**STATED GOAL**
Look for "object" in each line of the entries, and return the matching lines.

**EXTRACTED ENTRIES**

☆ ☆ ☆ ☆

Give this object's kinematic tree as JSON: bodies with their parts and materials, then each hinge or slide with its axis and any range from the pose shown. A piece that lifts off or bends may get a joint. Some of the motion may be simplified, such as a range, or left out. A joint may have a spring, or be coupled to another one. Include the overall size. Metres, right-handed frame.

☆ ☆ ☆ ☆

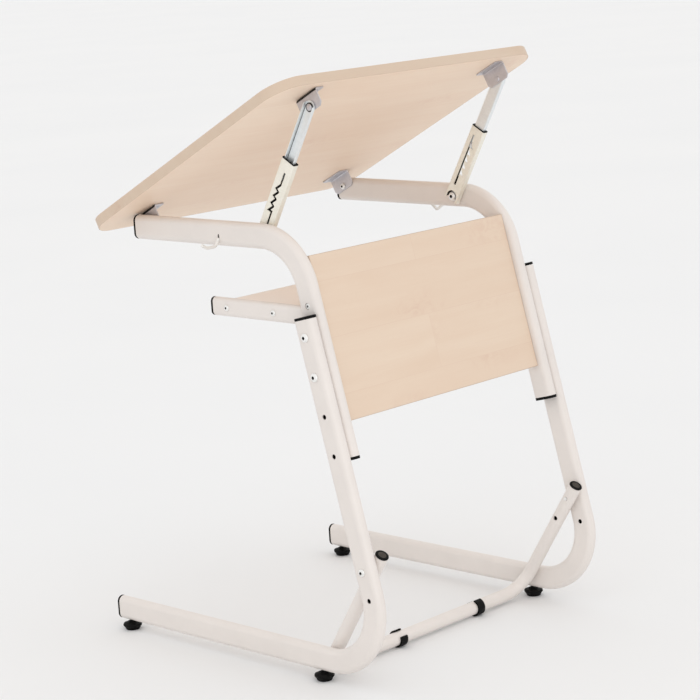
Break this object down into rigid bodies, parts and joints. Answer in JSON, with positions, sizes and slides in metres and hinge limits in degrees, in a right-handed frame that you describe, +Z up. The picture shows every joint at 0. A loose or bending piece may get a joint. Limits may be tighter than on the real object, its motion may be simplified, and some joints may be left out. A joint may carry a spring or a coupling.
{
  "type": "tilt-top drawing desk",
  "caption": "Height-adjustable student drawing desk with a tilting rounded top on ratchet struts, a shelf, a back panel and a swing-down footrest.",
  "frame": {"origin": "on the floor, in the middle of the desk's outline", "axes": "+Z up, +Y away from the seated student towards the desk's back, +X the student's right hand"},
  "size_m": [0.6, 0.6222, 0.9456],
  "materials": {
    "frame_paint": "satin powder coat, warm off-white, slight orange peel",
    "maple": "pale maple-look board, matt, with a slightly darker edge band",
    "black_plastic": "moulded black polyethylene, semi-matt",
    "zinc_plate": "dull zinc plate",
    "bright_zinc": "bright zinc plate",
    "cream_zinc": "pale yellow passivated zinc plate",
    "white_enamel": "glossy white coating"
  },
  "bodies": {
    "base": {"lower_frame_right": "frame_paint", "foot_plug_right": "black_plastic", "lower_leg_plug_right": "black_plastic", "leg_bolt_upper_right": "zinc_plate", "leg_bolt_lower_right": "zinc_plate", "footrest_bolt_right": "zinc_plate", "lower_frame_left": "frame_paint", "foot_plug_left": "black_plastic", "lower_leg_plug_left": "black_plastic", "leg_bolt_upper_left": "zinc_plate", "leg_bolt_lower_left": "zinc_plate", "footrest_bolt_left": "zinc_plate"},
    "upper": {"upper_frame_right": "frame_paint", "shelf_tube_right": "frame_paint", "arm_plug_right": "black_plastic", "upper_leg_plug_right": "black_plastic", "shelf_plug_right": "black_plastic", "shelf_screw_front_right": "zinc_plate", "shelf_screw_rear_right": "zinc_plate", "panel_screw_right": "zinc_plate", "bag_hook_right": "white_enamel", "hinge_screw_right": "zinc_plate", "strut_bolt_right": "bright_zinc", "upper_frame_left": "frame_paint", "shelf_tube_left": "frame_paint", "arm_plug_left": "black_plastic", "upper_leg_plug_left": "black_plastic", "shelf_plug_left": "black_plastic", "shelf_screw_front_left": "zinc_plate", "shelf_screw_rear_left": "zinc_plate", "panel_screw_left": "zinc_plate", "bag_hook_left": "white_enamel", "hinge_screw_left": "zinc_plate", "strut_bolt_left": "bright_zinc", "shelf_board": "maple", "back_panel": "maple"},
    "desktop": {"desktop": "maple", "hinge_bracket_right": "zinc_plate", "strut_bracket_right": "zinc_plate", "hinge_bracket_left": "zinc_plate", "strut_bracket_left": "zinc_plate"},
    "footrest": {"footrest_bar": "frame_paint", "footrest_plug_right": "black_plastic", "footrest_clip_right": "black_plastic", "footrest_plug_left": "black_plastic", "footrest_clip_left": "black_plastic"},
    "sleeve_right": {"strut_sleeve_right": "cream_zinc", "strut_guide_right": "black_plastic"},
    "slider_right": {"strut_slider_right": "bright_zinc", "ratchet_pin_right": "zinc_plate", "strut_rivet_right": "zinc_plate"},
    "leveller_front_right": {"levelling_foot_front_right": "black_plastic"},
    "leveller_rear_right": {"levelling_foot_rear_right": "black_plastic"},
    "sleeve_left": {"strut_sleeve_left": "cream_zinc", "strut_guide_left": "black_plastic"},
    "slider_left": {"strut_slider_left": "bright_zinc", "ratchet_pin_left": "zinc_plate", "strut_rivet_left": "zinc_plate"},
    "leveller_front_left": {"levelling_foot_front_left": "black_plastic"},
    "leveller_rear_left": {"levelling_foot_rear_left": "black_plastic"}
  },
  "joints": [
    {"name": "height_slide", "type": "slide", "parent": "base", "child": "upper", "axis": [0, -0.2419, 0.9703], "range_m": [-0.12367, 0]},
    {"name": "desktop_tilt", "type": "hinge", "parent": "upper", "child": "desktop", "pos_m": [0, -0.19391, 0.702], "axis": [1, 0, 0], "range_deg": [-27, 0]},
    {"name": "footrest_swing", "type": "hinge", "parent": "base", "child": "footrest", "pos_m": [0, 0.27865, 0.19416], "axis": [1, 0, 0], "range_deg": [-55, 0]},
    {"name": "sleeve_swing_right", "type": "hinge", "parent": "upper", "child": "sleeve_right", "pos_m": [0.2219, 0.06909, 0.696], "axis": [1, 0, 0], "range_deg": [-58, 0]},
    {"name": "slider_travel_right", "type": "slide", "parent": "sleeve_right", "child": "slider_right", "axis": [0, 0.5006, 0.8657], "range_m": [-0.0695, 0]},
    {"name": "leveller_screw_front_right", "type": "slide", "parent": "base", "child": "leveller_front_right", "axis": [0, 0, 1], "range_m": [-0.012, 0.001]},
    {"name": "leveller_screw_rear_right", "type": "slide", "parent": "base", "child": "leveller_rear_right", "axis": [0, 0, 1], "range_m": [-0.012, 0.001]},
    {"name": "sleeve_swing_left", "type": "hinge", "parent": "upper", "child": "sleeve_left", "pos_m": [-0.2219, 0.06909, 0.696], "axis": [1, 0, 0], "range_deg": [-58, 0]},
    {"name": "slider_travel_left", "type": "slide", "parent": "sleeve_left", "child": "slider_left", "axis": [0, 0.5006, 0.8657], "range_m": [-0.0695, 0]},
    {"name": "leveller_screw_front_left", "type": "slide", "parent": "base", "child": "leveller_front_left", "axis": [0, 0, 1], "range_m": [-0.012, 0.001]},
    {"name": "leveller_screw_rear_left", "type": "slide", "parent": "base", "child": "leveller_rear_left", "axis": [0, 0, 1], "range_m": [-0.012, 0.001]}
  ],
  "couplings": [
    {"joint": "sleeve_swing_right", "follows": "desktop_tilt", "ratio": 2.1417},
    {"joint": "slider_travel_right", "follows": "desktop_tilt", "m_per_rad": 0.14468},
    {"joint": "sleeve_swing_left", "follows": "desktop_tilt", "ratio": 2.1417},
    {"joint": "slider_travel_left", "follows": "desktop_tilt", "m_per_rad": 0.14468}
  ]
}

☆ ☆ ☆ ☆

**REPLY**
Give this object's kinematic tree as JSON: bodies with their parts and materials, then each hinge or slide with its axis and any range from the pose shown. A piece that lifts off or bends may get a joint. Some of the motion may be simplified, such as a range, or left out. A joint may have a spring, or be coupled to another one. Include the overall size. Metres, right-handed frame.
Break this object down into rigid bodies, parts and joints. Answer in JSON, with positions, sizes and slides in metres and hinge limits in degrees, in a right-handed frame that you describe, +Z up. The picture shows every joint at 0. A loose or bending piece may get a joint. Limits may be tighter than on the real object, its motion may be simplified, and some joints may be left out. A joint may carry a spring or a coupling.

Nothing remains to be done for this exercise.